Re: Raid-5 Reshape Gone Bad
From: Brian Manning <hidden>
Date: 2009-03-03 22:23:06
Neil, I just wanted to follow up that your suggestion did indeed do the trick, it took over 24hrs for the process to complete... but it did so without any other problems. And the machine successfully booted up after it was done. Thanks again for your help! On Mon, 2 Mar 2009, NeilBrown wrote:
On Mon, March 2, 2009 1:42 pm, Brian Manning wrote:quoted
I've been running a MD three-drive raid-5 for a while now with no problems on a CentOS 5.2 i386 box. I've attempted to add a fourth drive to the array yesterday & grow it. This is where things got ugly.... It began the reshape as expected, some hours later I rebooted the box for another reason entirely, forgetting about the reshape that was still going on. But it was a clean shutdown process and md stopped just fine. So I wasn't too worried about it, I knew it was just pick up again once it booted.
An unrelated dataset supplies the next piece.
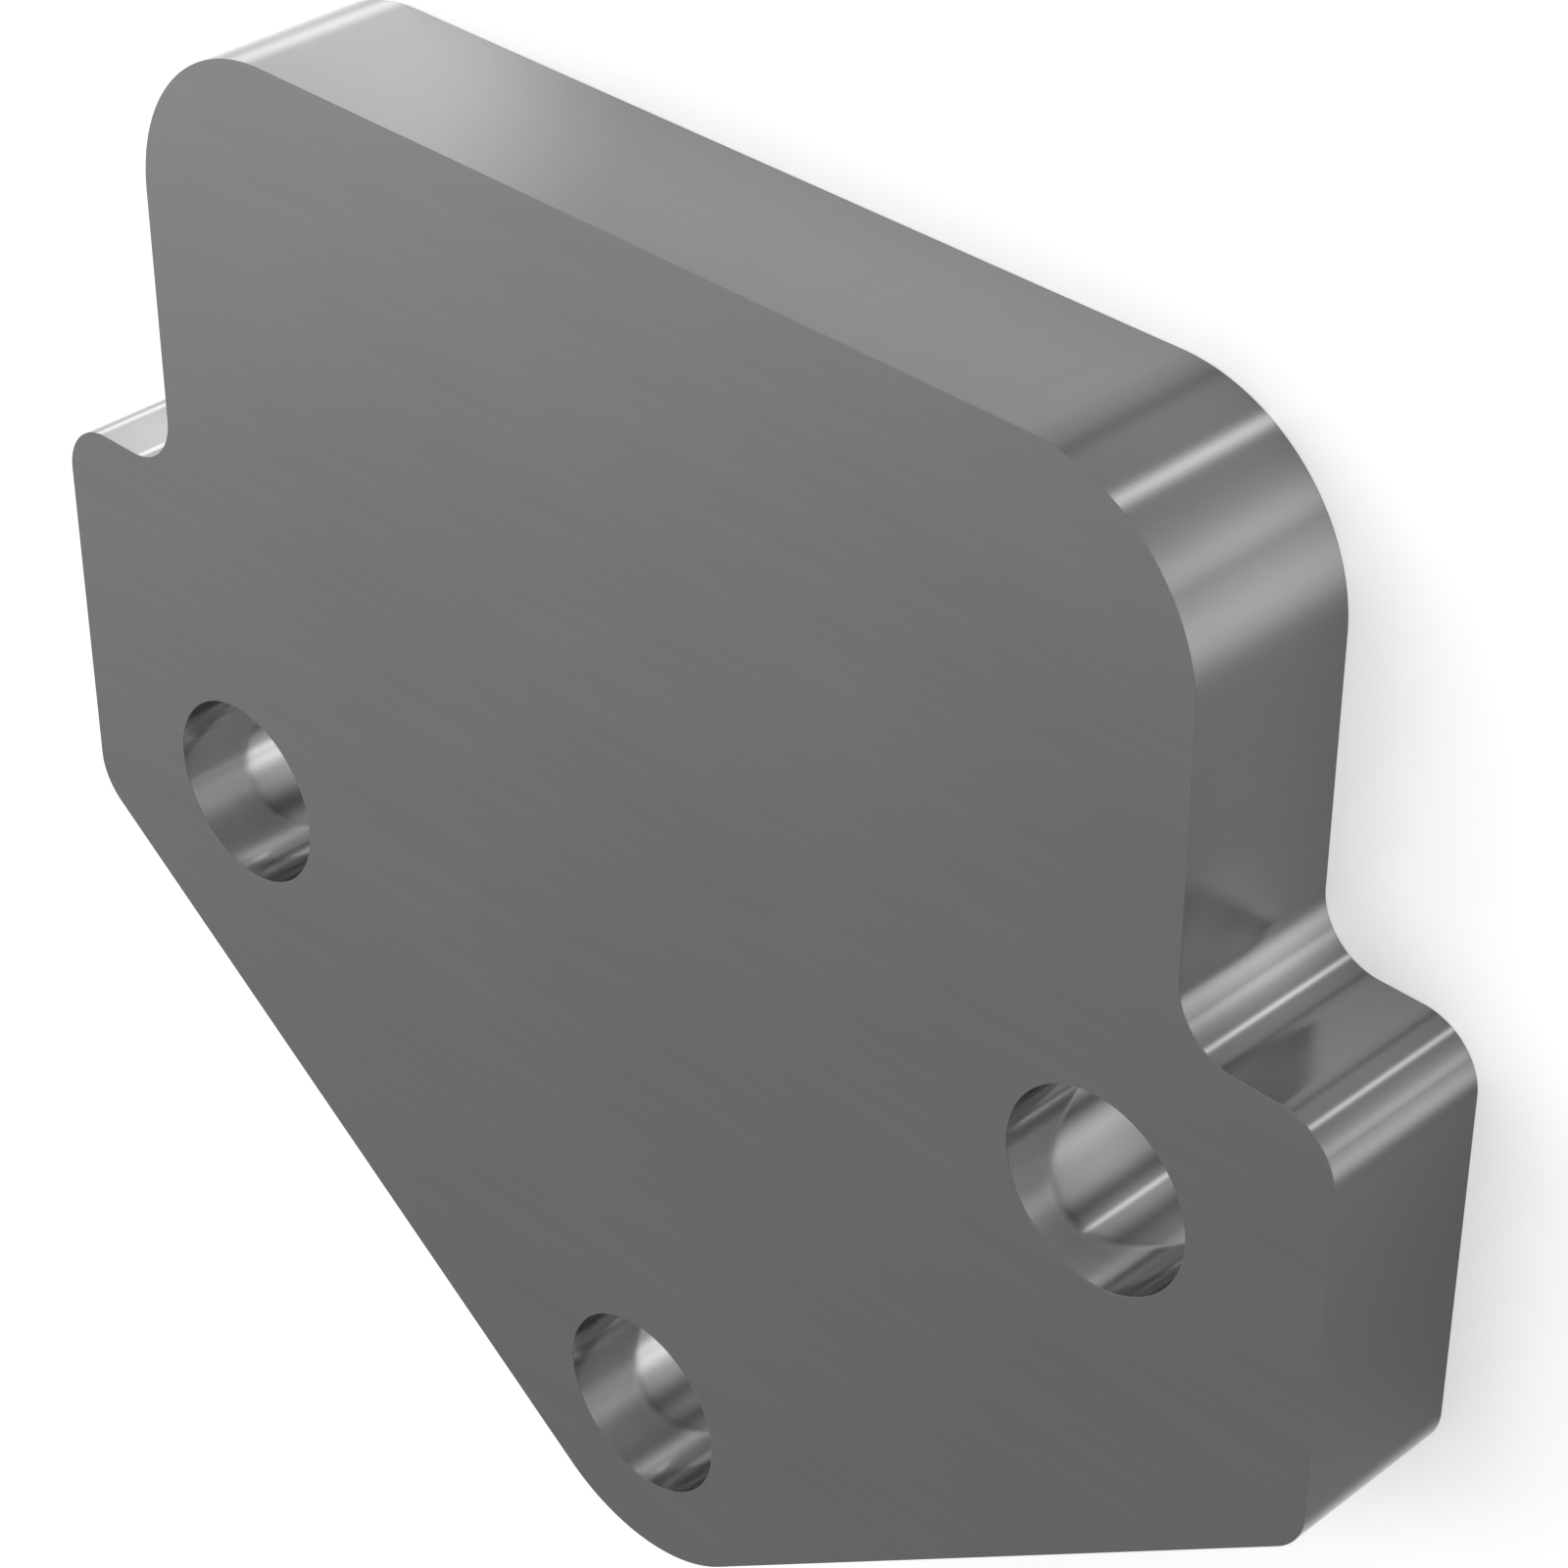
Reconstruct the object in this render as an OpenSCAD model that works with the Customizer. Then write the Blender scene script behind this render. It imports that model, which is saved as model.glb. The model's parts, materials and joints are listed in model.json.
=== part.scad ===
// Swing rotation stop plate: one flat plate cut from bar, drilled for three bolts.
// It lies on its back face. The origin is the centre of the lower hole on that face.
// X runs along the length, Y points to the top edge and Z points out of the front face.

/* [Plate] */
// Thickness of the bar that the plate is cut from
thickness = 9.525; // [6.35:1.5875:15.875]

/* [Stop block] */
// Width of the block that stands above the two shoulders
block_w = 66.675; // [50.8:1.5875:68.2625]
// Height of the block, from the shoulders to the top edge
block_h = 25.4; // [19.05:1.5875:38.1]
// Radius of the two top corners
block_r = 9.525; // [3.175:1.5875:12.7]
// Fillet where the block's sides run into the shoulders
notch_r = 3.175; // [1.5875:0.396875:3.571875]

/* [Ears] */
// Overall width across the two ears
ear_span = 84.1375; // [83.34375:0.79375:95.25]
// Height of an ear's side, from the shoulder to where it meets the diagonal edge
ear_h = 22.54; // [19.54:0.5:26.54]
// Radius of an ear's upper corner
ear_r = 3.175; // [1.5875:0.396875:3.571875]
// Radius of an ear's lower corner
heel_r = 3.175; // [1.5875:0.79375:6.35]

/* [Nose] */
// Radius of the nose, which is struck from the lower hole's centre
nose_r = 9.525; // [7.9375:0.79375:12.7]

/* [Bolt holes] */
// Diameter of the bolts that the three holes take
bolt_d = 9.525; // [6.35:1.5875:11.1125]
// How much wider than its bolt each hole is
bolt_clearance = 0.79375; // [0.2:0.05:1]
// Distance between the two ear holes, along the length
ear_hole_spacing = 58.7375; // [52.3875:1.5875:61.9125]
// How far the left ear hole lies below the shoulders
left_hole_drop = 17.4625; // [9.525:1.5875:19.05]
// How far the right ear hole lies below the shoulders
right_hole_drop = 10.16; // [9.16:0.5:18.16]
// How far the lower hole lies below the shoulders
lower_hole_drop = 41.275; // [38.1:1.5875:50.8]

/* [Hidden] */
$fn = 128;

// Heights above the lower hole's centre
shoulder_y = lower_hole_drop;
top_y = shoulder_y + block_h;
heel_y = shoulder_y - ear_h;

// Half widths
ear_x = ear_span / 2;
block_x = block_w / 2;

// The diagonal edge runs from the heel to the nose, and touches the nose's circle
heel_angle = atan2(heel_y, ear_x);
diagonal_angle = heel_angle + asin(nose_r / norm([ear_x, heel_y]));
nose_tip_y = -nose_r / cos(diagonal_angle);

// Sharp corners of the right half as [x, y, radius], from the heel up to the top edge
right_corners = [
    [ear_x, heel_y, heel_r],
    [ear_x, shoulder_y, ear_r],
    [block_x, shoulder_y, notch_r],
    [block_x, top_y, block_r]
];
left_corners = [for (i = [len(right_corners) - 1 : -1 : 0]) flipped(right_corners[i])];
corners = concat([[0, nose_tip_y, nose_r]], right_corners, left_corners);

// Centres of the bolt holes
ear_hole_x = ear_hole_spacing / 2;
hole_centres = [
    [-ear_hole_x, shoulder_y - left_hole_drop],
    [ear_hole_x, shoulder_y - right_hole_drop],
    [0, 0]
];
hole_d = bolt_d + bolt_clearance;

// How far a drill runs past each face, so that the hole is open
drill_overrun = 1;

function flipped(corner) = [-corner[0], corner[1], corner[2]];
function place(corner) = [corner[0], corner[1]];
function unit(v) = v / norm(v);
function turn(a, b) = a[0] * b[1] - a[1] * b[0];

// The corner before or after corner i, going anticlockwise round the plate
function neighbour(i, step) = corners[(i + step + len(corners)) % len(corners)];

// Unit vectors from corner i back to the last corner and on to the next one
function way_back(i) = unit(place(neighbour(i, -1)) - place(corners[i]));
function way_on(i) = unit(place(neighbour(i, 1)) - place(corners[i]));

// Half of the angle between the two edges that meet at corner i
function half_angle(i) = acos(way_back(i) * way_on(i)) / 2;

// Where the arc of corner i leaves each edge, and the centre it is struck from
function tangent_length(i) = corners[i][2] / tan(half_angle(i));
function arc_start(i) = place(corners[i]) + way_back(i) * tangent_length(i);
function arc_end(i) = place(corners[i]) + way_on(i) * tangent_length(i);
function arc_centre(i) = place(corners[i])
    + unit(way_back(i) + way_on(i)) * corners[i][2] / sin(half_angle(i));

// An outward corner is rounded by adding its circle, an inward one by cutting it away
function is_outward(i) = turn(way_on(i), way_back(i)) > 0;

// Straight edges, with each corner turned in to the centre of its arc
module straight_edges() {
    polygon([for (i = [0 : len(corners) - 1]) each [arc_start(i), arc_centre(i), arc_end(i)]]);
}

// The circles of all the outward corners, or of all the inward ones
module corner_circles(outward) {
    for (i = [0 : len(corners) - 1])
        if (is_outward(i) == outward)
            translate(arc_centre(i))
                circle(r = corners[i][2]);
}

module outline() {
    difference() {
        union() {
            straight_edges();
            corner_circles(true);
        }
        corner_circles(false);
    }
}

module bolt_holes() {
    for (centre = hole_centres)
        translate([centre[0], centre[1], -drill_overrun])
            cylinder(d = hole_d, h = thickness + 2 * drill_overrun);
}

module stop_plate() {
    color("dimgray")
        difference() {
            linear_extrude(height = thickness)
                outline();
            bolt_holes();
        }
}

stop_plate();
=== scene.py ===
"""Looks for the swing rotation stop plate: satin steel with ground faces, milled edges and drilled holes.

The plate is drawn again at its CAD size with smooth arcs and finely broken edges. It lies on a pale floor
under soft light, and the camera looks down on its front face.
"""
import json
import math

import bpy
import numpy as np
from mathutils import Matrix, Vector
from mathutils.geometry import tessellate_polygon


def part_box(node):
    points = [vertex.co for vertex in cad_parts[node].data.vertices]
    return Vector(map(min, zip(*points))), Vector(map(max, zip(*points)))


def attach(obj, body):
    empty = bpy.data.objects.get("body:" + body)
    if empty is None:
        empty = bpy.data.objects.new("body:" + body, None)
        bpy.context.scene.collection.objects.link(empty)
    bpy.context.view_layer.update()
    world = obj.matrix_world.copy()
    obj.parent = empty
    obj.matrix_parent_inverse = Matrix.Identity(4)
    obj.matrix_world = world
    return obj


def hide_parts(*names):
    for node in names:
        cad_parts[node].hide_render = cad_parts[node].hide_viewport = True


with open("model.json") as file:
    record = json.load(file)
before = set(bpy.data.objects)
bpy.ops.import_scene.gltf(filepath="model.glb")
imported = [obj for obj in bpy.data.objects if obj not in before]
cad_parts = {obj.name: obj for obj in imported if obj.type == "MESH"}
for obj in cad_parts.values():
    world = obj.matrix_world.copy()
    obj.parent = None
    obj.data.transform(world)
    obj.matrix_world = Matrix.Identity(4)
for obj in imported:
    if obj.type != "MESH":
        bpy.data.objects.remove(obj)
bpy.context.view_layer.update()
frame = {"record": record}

MM = 0.001
PLATE_NODE = "stop_plate"
PLATE_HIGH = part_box(PLATE_NODE)[1]
MOUNTS = {mount["name"]: mount for mount in frame["record"]["mounts"]}

# Sizes that the frame gives
THICKNESS = PLATE_HIGH.z
EAR_X = PLATE_HIGH.x
TOP_Y = PLATE_HIGH.y
BLOCK_X = MOUNTS["right_block_side"]["pos_m"][0]
BOLT_HOLES = [MOUNTS[name] for name in ("left_ear_hole", "right_ear_hole", "lower_hole")]

# Sizes of the outline that the frame doesn't give
SHOULDER_Y = 41.275 * MM
EAR_HEIGHT = 22.54 * MM
BLOCK_RADIUS = 9.525 * MM
NOTCH_RADIUS = 3.175 * MM
EAR_RADIUS = 3.175 * MM
HEEL_RADIUS = 3.175 * MM
NOSE_RADIUS = 9.525 * MM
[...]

After startup the kernel found the md, said it was to resume the reshape... then it came time for the kernel to mount root.. and hung scanning for Logical Volumes, I left it for over an hour, it never proceeded past this stage. Disk io light was off, nothing going on. My entire OS save /boot is on the raid-5, split across several LVM2s inside that md device. It's always worked fine for me in the past. But now LVM is hanging on boot, I can't even get into single mode or anything like that. So I bring out the boot disc and go into rescue mode. I check the raid status, everything looks okay, so I manually start the MD again from the boot cd, and that fires up as expected, however.... when I look at /proc/mdstat... the speed is 0KB/sec, and the ETA is growing by 100's of minutes a second. I let this go for about 2 hours, and nothing ever happens, speed is 0, diskio light is off, nothing is happening.I notice that your array has a chunksize of 1024K. That is big enough to cause an issue that was only resolved in mdadm-2.6.8, which I suspect you aren't using. If you echo 1024 > /sys/block/md0/md/stripe_cache_size it might spring to life. I think the 1024 is right, but if it doesn't work try a larger number (e.g. 8192) just in case I got the math wrong. And: no, you cannot go back to a 3 drive array. The transformation is currently one-way. NeilBrown
-- Reality is just a crutch for people who can't handle science fiction.